Exercise: Starting with the first line and ending with the line that holds "const RUNNER_Z = 482;", repeat the material exactly.

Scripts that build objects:
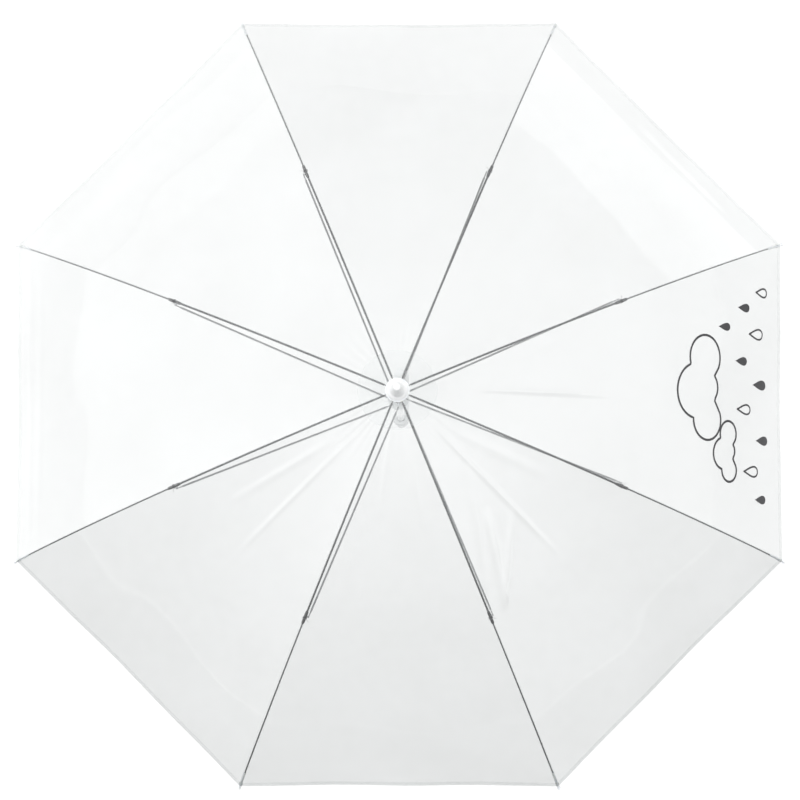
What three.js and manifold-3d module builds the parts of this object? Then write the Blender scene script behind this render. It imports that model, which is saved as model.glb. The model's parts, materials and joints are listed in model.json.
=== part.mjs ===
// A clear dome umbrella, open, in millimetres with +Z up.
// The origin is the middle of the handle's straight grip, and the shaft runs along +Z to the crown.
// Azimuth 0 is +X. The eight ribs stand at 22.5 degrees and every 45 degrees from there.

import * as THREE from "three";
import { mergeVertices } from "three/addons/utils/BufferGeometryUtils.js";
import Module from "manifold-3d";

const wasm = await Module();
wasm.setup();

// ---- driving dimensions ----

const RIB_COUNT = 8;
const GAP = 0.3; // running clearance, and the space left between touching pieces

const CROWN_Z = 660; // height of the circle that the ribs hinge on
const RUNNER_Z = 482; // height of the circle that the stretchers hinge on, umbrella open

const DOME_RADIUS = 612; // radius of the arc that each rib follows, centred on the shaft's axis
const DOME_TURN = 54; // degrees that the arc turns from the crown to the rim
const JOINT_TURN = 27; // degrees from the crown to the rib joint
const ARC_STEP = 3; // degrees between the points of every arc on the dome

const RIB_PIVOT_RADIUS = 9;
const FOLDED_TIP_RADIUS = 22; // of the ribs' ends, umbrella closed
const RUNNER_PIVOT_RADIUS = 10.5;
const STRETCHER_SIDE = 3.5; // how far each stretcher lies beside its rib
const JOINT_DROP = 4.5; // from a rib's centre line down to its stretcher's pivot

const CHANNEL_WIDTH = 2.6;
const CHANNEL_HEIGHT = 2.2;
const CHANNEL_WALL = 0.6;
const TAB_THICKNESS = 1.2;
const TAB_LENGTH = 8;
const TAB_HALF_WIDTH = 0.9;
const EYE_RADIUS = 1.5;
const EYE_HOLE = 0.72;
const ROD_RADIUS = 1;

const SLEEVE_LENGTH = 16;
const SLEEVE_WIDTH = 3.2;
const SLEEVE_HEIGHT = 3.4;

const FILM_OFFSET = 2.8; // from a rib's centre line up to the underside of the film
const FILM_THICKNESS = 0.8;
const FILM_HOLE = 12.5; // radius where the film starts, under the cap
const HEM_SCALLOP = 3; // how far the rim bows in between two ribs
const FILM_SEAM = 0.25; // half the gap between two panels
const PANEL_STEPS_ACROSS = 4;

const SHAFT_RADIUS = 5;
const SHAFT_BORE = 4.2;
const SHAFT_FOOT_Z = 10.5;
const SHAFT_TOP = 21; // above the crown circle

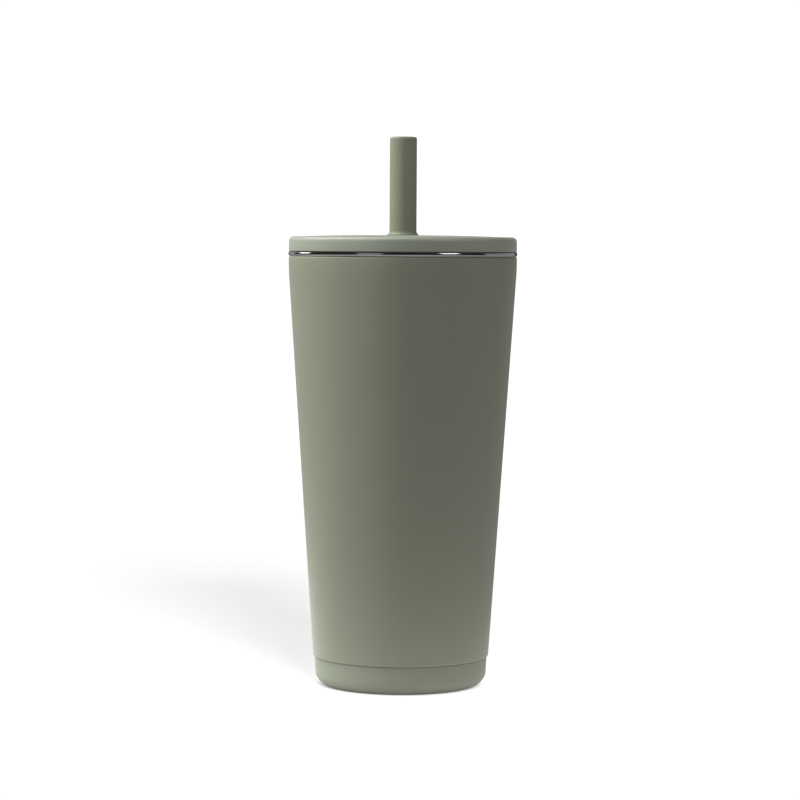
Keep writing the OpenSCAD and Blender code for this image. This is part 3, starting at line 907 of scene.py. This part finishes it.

Output below:
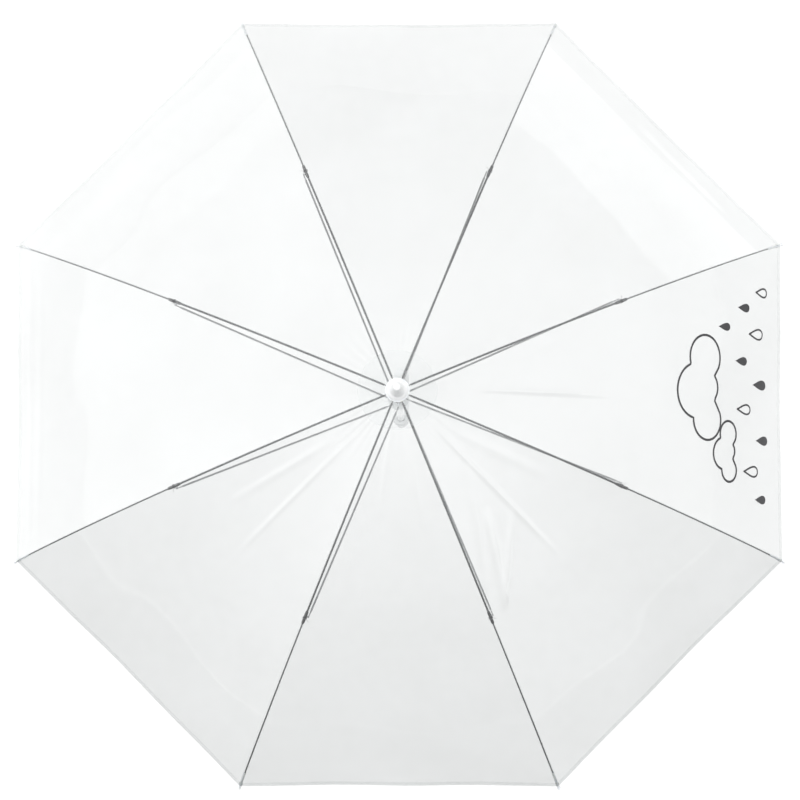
What three.js and manifold-3d module builds the parts of this object? Then write the Blender scene script behind this render. It imports that model, which is saved as model.glb. The model's parts, materials and joints are listed in model.json.
=== part.mjs ===
// A clear dome umbrella, open, in millimetres with +Z up.
// The origin is the middle of the handle's straight grip, and the shaft runs along +Z to the crown.
// Azimuth 0 is +X. The eight ribs stand at 22.5 degrees and every 45 degrees from there.

import * as THREE from "three";
import { mergeVertices } from "three/addons/utils/BufferGeometryUtils.js";
import Module from "manifold-3d";

const wasm = await Module();
wasm.setup();

// ---- driving dimensions ----

const RIB_COUNT = 8;
const GAP = 0.3; // running clearance, and the space left between touching pieces

const CROWN_Z = 660; // height of the circle that the ribs hinge on
const RUNNER_Z = 482; // height of the circle that the stretchers hinge on, umbrella open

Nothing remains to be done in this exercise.